**WHAT IS REQUIRED**: Start at the line containing "const object = new THREE.Group();" and stop at the line containing "nodes[node].hide_render = nodes[node].hide_viewport"; copy those lines exactly, both ends included, and no others.

____________________

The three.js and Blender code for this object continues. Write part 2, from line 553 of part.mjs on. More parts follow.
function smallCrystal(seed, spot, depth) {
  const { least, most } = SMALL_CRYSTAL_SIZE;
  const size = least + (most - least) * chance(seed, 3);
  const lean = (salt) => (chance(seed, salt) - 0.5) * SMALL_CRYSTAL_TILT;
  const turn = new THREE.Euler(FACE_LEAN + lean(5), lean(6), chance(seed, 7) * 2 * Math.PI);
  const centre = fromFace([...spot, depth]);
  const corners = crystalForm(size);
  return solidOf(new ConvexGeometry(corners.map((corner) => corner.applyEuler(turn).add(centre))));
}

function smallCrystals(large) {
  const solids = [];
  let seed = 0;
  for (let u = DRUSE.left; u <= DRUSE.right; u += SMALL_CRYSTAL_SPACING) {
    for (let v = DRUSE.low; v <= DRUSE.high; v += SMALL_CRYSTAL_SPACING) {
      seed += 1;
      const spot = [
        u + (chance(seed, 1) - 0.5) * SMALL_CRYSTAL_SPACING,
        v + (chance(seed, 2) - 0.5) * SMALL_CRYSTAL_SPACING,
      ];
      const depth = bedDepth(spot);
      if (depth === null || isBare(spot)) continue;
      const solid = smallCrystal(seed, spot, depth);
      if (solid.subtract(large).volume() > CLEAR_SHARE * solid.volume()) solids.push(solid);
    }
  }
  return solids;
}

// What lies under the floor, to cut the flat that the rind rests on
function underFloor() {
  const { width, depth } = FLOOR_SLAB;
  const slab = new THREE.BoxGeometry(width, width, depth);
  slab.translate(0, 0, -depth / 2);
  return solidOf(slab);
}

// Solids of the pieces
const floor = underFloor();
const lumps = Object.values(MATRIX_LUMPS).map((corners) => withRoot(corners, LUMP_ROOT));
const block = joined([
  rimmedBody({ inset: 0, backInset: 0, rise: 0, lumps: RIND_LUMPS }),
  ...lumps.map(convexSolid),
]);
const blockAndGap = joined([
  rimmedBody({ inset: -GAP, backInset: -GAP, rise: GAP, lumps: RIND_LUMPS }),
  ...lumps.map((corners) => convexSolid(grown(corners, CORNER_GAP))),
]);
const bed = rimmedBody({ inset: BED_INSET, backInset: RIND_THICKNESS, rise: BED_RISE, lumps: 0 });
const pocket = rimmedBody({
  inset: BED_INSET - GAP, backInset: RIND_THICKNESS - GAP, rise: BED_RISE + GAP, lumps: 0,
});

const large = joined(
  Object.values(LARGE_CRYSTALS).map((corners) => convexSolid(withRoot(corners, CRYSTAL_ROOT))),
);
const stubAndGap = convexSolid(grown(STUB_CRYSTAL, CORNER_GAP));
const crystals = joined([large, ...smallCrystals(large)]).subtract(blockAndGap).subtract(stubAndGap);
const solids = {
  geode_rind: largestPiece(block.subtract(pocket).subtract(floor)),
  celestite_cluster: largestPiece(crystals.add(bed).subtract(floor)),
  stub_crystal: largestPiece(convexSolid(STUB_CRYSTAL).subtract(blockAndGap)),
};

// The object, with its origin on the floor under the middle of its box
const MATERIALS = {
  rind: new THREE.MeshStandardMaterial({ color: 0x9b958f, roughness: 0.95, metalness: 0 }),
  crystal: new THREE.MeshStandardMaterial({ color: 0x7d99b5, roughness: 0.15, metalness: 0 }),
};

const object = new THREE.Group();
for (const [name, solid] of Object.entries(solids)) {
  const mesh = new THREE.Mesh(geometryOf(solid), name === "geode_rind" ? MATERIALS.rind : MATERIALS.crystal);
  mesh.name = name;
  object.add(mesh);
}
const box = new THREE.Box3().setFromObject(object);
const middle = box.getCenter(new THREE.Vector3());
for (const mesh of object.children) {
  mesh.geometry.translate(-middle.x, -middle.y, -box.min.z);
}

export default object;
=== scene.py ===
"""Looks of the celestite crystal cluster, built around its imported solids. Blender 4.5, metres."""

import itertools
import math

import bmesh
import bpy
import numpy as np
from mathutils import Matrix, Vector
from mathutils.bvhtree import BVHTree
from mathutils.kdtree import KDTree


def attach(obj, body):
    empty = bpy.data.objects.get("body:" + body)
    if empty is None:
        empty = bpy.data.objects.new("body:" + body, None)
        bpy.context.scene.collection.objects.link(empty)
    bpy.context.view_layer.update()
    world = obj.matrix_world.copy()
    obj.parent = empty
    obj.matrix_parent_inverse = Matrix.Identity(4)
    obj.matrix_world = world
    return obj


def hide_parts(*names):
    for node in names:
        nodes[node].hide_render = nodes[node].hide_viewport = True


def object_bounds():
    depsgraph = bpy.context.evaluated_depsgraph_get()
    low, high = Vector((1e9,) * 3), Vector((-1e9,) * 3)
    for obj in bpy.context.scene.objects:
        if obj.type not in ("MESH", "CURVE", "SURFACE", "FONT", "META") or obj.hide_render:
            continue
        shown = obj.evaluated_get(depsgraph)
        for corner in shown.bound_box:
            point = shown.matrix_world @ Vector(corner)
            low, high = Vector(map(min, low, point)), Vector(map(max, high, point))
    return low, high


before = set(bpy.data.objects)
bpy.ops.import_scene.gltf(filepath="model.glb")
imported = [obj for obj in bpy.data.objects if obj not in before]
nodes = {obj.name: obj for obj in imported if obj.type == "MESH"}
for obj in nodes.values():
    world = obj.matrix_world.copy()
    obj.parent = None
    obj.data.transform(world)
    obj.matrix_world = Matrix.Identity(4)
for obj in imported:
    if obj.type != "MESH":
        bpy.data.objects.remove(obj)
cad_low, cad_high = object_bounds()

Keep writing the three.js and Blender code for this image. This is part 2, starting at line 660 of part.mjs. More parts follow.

____________________

**ANSWER BELOW**:
const object = new THREE.Group();
for (const [name, solid] of Object.entries(solids)) {
  const mesh = new THREE.Mesh(geometryOf(solid), name === "geode_rind" ? MATERIALS.rind : MATERIALS.crystal);
  mesh.name = name;
  object.add(mesh);
}
const box = new THREE.Box3().setFromObject(object);
const middle = box.getCenter(new THREE.Vector3());
for (const mesh of object.children) {
  mesh.geometry.translate(-middle.x, -middle.y, -box.min.z);
}

export default object;
=== scene.py ===
"""Looks of the celestite crystal cluster, built around its imported solids. Blender 4.5, metres."""

import itertools
import math

import bmesh
import bpy
import numpy as np
from mathutils import Matrix, Vector
from mathutils.bvhtree import BVHTree
from mathutils.kdtree import KDTree


def attach(obj, body):
    empty = bpy.data.objects.get("body:" + body)
    if empty is None:
        empty = bpy.data.objects.new("body:" + body, None)
        bpy.context.scene.collection.objects.link(empty)
    bpy.context.view_layer.update()
    world = obj.matrix_world.copy()
    obj.parent = empty
    obj.matrix_parent_inverse = Matrix.Identity(4)
    obj.matrix_world = world
    return obj


def hide_parts(*names):
    for node in names:
        nodes[node].hide_render = nodes[node].hide_viewport = True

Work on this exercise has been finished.